Making your virtual event accessible

To realize your virtual event’s full potential to engage your audience, it’s important to think about what extra considerations some audience members might need in order to enjoy the event fully. One of the key benefits of a virtual event is that there are user-friendly tools to maximize an event’s accessibility—but using these tools effectively requires some planning and preparation. 

 

For attendees with impaired vision or hearing, it is important to offer both an audio recording of each session’s speaker and closed captions. For speakers of various languages, it’s a good idea to offer translations of both the audio and the closed captions for your event’s sessions. And for participants from multiple regions of the world, you will likely want to stream the video of a single session at various times corresponding to different time zones 

 

To take full advantage of these accessibility features, consider running your event in a simulive (simulated live) format.
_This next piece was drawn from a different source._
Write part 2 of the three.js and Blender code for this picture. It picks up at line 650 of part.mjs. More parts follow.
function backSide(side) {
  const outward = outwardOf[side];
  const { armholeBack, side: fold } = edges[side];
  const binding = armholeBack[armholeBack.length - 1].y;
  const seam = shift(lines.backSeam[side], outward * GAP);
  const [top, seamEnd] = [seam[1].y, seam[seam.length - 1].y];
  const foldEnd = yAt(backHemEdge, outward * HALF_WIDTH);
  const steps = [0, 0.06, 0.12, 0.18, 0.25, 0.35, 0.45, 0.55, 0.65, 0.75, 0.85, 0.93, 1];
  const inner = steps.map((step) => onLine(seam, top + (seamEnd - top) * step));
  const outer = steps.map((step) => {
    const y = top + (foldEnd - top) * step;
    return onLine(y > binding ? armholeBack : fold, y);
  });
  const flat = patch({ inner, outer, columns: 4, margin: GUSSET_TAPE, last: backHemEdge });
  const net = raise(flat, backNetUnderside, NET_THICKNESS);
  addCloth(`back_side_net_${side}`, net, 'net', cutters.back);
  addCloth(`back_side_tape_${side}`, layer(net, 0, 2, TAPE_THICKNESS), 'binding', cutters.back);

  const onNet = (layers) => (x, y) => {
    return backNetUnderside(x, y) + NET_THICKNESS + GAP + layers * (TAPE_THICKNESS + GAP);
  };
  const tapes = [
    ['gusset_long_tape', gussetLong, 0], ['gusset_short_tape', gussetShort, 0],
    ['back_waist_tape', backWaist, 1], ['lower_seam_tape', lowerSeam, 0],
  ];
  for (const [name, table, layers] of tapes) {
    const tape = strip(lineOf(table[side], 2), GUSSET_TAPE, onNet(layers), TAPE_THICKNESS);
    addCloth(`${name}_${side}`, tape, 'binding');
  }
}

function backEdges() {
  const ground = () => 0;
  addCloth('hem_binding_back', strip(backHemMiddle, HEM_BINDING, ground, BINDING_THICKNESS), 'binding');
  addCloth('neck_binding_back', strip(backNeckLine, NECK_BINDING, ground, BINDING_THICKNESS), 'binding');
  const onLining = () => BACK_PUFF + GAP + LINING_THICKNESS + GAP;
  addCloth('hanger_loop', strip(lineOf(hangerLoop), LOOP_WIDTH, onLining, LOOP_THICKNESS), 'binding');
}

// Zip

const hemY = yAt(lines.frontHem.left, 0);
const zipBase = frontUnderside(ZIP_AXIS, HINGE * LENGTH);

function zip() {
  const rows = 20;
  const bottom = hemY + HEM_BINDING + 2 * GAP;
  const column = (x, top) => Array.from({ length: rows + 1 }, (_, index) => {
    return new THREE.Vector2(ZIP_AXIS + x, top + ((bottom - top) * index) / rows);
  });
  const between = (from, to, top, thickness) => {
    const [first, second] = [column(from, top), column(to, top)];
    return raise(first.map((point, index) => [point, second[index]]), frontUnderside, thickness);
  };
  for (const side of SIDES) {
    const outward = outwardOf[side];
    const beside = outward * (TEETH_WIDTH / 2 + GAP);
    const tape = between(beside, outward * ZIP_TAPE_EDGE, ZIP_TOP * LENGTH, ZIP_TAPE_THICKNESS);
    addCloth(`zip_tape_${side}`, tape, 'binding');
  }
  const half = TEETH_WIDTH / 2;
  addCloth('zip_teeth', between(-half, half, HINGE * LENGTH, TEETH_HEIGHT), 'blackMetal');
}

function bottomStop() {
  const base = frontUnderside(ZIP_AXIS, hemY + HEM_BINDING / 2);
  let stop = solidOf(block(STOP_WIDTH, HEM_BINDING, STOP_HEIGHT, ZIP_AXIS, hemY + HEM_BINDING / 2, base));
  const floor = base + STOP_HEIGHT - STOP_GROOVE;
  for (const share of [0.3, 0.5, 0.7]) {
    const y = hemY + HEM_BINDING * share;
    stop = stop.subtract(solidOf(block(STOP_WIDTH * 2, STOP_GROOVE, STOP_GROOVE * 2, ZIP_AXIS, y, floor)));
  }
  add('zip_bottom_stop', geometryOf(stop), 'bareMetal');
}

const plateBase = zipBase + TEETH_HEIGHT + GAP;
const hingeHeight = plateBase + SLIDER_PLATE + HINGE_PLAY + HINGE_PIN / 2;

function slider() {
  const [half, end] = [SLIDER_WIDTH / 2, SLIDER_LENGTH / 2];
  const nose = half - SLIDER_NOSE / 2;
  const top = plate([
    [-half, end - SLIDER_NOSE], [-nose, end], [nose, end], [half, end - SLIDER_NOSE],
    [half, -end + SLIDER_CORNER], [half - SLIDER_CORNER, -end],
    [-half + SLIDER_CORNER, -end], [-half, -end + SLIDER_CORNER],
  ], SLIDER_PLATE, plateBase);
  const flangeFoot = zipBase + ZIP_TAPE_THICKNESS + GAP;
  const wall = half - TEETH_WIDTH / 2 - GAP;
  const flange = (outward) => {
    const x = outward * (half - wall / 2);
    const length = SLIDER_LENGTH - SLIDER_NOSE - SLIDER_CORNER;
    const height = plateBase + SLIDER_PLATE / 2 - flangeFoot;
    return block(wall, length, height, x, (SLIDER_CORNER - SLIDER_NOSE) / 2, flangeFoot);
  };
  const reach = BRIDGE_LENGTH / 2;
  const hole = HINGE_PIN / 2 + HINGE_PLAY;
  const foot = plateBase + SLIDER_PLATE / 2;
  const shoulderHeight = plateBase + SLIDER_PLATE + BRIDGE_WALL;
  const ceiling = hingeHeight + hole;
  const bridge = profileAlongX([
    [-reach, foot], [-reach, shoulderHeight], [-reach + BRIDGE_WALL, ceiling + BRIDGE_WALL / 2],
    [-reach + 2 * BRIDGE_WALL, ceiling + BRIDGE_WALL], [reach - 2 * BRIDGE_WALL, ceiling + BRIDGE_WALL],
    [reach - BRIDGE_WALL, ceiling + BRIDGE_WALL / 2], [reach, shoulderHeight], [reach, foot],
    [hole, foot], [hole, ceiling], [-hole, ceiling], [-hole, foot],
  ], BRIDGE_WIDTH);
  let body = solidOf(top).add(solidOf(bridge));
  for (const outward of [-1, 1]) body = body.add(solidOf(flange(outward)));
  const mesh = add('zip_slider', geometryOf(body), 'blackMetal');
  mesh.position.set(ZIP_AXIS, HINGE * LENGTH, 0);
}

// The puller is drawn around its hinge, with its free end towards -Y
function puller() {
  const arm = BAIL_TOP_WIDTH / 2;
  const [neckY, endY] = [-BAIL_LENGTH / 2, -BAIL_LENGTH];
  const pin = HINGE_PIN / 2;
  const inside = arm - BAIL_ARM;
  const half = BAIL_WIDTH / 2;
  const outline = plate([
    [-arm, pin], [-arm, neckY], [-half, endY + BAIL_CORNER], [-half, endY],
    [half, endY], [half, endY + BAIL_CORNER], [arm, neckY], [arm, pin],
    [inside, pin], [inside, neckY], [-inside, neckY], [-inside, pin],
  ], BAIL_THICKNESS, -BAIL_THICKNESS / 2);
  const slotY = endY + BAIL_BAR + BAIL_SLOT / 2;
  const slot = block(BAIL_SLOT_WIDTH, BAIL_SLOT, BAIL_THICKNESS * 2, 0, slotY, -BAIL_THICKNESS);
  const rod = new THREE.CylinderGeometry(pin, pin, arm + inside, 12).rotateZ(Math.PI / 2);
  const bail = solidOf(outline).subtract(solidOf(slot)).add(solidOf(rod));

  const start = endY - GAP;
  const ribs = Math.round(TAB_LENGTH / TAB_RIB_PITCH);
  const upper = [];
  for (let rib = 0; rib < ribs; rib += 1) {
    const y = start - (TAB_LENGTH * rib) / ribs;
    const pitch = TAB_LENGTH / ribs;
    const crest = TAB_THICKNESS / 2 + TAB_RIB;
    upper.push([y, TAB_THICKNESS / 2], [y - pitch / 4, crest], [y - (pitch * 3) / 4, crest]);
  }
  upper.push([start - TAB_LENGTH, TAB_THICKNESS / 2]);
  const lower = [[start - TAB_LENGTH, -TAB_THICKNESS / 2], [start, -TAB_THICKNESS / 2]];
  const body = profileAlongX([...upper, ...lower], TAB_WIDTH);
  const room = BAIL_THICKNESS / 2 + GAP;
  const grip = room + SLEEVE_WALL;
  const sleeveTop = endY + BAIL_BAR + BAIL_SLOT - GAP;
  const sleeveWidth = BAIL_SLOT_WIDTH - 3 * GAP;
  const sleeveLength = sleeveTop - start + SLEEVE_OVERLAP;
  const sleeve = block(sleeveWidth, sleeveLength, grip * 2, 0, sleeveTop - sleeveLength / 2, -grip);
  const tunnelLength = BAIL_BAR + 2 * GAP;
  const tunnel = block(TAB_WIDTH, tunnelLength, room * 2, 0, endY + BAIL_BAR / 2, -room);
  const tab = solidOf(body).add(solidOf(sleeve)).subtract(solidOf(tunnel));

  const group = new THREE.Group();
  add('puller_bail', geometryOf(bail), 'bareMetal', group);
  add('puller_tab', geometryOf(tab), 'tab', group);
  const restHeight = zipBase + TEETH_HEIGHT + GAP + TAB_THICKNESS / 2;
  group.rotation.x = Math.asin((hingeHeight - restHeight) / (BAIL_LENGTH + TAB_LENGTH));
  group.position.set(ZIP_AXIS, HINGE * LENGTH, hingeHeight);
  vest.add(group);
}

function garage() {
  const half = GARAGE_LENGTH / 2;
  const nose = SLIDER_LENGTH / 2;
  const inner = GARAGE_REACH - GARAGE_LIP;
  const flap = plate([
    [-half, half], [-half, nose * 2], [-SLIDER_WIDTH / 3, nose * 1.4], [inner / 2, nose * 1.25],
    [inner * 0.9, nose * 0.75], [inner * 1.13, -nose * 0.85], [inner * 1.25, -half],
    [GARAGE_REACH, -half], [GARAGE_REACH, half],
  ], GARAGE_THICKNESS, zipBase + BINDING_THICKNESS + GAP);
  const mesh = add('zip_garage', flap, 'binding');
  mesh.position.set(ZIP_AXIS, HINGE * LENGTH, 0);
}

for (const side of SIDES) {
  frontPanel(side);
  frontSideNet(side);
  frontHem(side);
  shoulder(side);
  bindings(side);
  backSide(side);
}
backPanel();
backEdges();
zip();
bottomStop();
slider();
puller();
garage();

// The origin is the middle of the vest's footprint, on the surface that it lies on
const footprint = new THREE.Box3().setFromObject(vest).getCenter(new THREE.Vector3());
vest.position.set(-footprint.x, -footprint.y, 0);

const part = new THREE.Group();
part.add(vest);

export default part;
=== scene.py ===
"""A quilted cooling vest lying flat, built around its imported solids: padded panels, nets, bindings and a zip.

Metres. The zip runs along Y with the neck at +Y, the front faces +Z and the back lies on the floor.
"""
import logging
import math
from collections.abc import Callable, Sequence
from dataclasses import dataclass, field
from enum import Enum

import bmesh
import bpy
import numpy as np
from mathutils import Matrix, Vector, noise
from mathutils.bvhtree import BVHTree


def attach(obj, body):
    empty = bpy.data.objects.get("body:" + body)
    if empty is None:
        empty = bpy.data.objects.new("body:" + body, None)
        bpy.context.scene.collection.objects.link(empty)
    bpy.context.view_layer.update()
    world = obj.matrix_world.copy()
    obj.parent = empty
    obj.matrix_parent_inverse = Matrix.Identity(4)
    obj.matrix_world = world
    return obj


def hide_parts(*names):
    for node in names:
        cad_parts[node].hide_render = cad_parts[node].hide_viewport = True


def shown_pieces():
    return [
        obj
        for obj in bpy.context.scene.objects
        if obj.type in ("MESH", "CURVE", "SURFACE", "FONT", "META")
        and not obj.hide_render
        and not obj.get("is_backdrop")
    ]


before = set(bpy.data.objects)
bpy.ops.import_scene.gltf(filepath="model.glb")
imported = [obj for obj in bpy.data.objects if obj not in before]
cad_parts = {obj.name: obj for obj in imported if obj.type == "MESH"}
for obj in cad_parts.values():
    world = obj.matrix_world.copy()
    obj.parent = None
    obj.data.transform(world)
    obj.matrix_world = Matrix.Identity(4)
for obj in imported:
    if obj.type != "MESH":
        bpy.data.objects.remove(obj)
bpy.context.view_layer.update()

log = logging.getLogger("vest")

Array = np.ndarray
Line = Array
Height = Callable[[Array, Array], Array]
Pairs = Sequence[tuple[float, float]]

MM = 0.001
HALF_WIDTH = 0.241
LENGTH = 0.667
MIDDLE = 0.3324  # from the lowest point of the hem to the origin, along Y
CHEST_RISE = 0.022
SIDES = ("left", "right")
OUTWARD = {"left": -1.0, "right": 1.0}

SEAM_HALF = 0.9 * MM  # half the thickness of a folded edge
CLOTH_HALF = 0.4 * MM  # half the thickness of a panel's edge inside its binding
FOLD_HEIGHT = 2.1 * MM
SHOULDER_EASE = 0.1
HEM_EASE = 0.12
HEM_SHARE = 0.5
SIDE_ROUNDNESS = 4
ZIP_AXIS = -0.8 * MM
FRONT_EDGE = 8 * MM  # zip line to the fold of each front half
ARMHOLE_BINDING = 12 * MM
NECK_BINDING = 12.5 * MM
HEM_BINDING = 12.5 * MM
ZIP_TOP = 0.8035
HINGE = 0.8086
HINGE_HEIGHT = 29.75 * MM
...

This way, you can ensure the quality of all of your sessions by recording them ahead of time, you have the chance to add closed captions and translations, and your audience still feels like they are interacting with the event’s speakers in real time.  

 

How to Design an Engaging Virtual Event: The Takeaway

Most of all, making your virtual event as engaging as possible for your audience requires you to adapt to the differences between virtual and in-person events. Although social interaction is less automatic within a virtual event than an in-person one, virtual events have specific tools that can boost engagement in ways that in-person events generally cannot.  

 

Using those tools effectively can entail gathering and using data to personalize the attendee experience, adding interactive components to informative sessions, supplementing those informative sessions with fun-focused and creative activities, and making sure that even highly diverse audiences won’t see any of their members left out. Combine these kinds of ideas with top-notch informative content, and you’re well on your way to planning and executing a highly successful virtual event.